## Stored data:

....

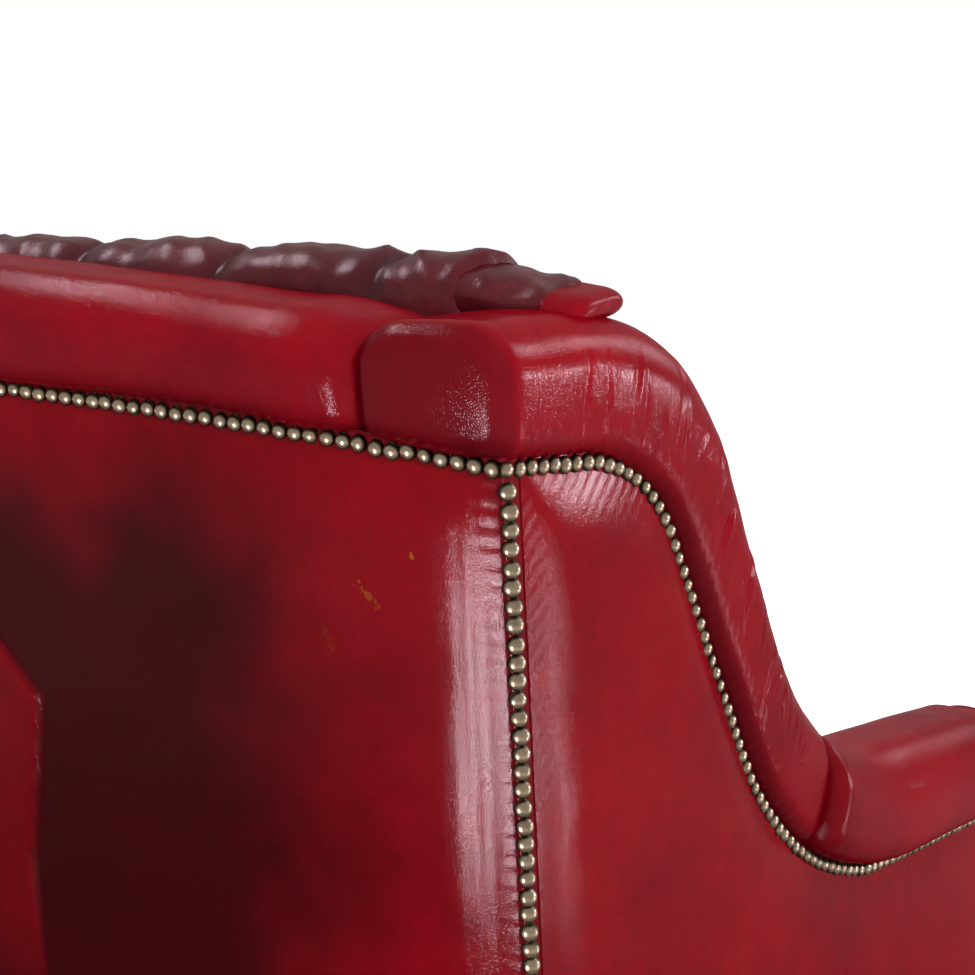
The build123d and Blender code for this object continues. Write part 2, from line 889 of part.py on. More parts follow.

....

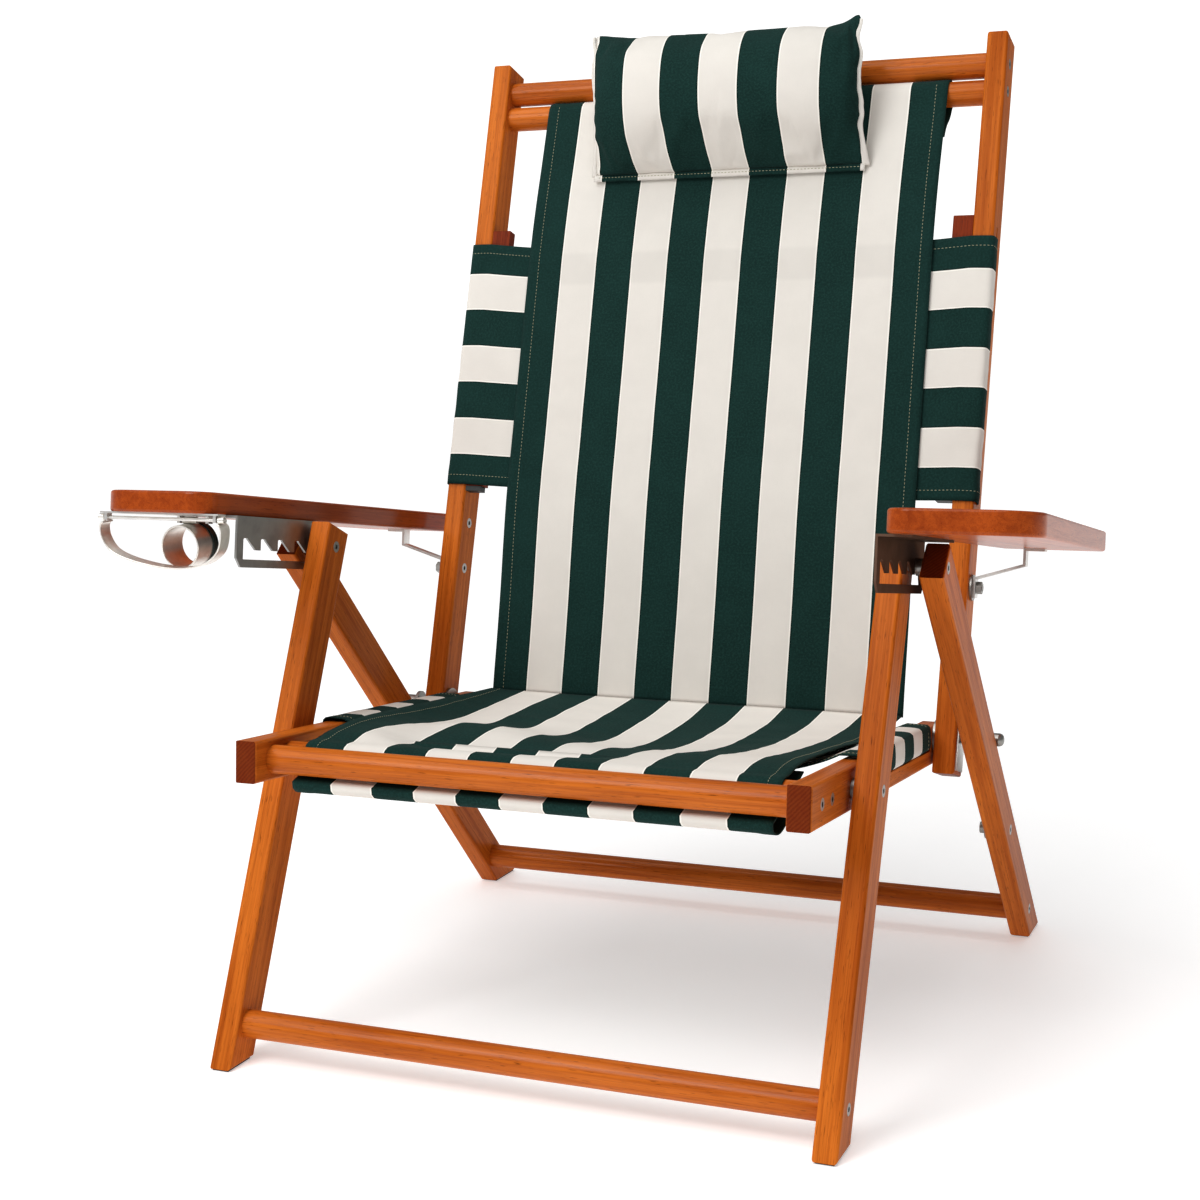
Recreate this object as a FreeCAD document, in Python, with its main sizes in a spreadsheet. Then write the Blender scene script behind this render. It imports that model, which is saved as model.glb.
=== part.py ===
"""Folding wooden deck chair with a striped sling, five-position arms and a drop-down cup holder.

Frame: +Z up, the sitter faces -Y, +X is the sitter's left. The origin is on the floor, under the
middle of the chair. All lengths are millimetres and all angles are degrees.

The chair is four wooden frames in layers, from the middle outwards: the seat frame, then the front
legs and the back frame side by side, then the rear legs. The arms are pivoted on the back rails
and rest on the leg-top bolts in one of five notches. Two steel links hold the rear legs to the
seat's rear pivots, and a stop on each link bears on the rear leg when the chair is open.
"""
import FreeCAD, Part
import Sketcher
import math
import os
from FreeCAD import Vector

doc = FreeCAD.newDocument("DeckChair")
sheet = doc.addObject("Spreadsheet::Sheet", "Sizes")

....

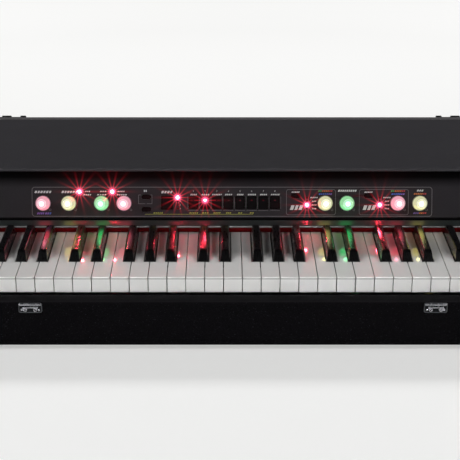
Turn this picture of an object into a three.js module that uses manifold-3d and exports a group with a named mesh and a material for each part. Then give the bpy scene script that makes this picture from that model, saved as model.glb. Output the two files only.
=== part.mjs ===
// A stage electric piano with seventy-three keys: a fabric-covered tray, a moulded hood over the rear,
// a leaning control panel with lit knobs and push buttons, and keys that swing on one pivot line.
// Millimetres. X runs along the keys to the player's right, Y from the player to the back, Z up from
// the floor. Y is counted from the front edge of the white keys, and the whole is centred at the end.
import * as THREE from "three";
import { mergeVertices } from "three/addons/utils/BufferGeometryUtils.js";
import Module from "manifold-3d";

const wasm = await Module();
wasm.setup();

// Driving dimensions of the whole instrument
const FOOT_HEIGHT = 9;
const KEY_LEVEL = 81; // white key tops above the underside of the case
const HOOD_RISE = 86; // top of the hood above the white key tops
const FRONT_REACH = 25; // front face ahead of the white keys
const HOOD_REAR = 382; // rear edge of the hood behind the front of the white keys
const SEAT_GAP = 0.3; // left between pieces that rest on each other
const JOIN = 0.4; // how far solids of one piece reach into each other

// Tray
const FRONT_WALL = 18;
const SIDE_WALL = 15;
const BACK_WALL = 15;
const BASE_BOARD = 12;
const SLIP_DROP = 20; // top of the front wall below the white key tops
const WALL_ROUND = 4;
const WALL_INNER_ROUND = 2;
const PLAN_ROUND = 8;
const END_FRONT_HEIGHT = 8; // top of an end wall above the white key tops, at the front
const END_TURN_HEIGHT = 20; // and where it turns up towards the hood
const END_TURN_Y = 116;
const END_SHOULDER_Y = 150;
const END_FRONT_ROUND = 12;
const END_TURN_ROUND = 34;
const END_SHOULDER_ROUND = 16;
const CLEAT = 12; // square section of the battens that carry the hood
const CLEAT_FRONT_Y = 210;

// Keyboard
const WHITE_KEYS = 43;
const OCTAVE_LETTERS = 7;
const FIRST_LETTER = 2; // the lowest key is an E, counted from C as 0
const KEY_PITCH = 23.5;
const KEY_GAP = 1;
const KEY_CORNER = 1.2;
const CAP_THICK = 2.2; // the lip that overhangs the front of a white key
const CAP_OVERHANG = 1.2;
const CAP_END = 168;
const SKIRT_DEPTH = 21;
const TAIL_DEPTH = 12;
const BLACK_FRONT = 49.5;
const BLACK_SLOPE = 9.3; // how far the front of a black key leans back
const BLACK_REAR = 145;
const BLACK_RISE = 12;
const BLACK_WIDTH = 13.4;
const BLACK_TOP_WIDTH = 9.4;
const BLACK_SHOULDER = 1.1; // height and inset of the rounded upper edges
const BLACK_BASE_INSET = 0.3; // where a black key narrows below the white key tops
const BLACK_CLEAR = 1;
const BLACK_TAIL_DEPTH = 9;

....

## Written instruction:
Of the lines above, retype only those from the line containing "Turn this picture" through the line containing "const CLEAT_FRONT_Y = 210;", including both, exactly.

## Solution to this problem:
Turn this picture of an object into a three.js module that uses manifold-3d and exports a group with a named mesh and a material for each part. Then give the bpy scene script that makes this picture from that model, saved as model.glb. Output the two files only.
=== part.mjs ===
// A stage electric piano with seventy-three keys: a fabric-covered tray, a moulded hood over the rear,
// a leaning control panel with lit knobs and push buttons, and keys that swing on one pivot line.
// Millimetres. X runs along the keys to the player's right, Y from the player to the back, Z up from
// the floor. Y is counted from the front edge of the white keys, and the whole is centred at the end.
import * as THREE from "three";
import { mergeVertices } from "three/addons/utils/BufferGeometryUtils.js";
import Module from "manifold-3d";

const wasm = await Module();
wasm.setup();

// Driving dimensions of the whole instrument
const FOOT_HEIGHT = 9;
const KEY_LEVEL = 81; // white key tops above the underside of the case
const HOOD_RISE = 86; // top of the hood above the white key tops
const FRONT_REACH = 25; // front face ahead of the white keys
const HOOD_REAR = 382; // rear edge of the hood behind the front of the white keys
const SEAT_GAP = 0.3; // left between pieces that rest on each other
const JOIN = 0.4; // how far solids of one piece reach into each other

// Tray
const FRONT_WALL = 18;
const SIDE_WALL = 15;
const BACK_WALL = 15;
const BASE_BOARD = 12;
const SLIP_DROP = 20; // top of the front wall below the white key tops
const WALL_ROUND = 4;
const WALL_INNER_ROUND = 2;
const PLAN_ROUND = 8;
const END_FRONT_HEIGHT = 8; // top of an end wall above the white key tops, at the front
const END_TURN_HEIGHT = 20; // and where it turns up towards the hood
const END_TURN_Y = 116;
const END_SHOULDER_Y = 150;
const END_FRONT_ROUND = 12;
const END_TURN_ROUND = 34;
const END_SHOULDER_ROUND = 16;
const CLEAT = 12; // square section of the battens that carry the hood
const CLEAT_FRONT_Y = 210;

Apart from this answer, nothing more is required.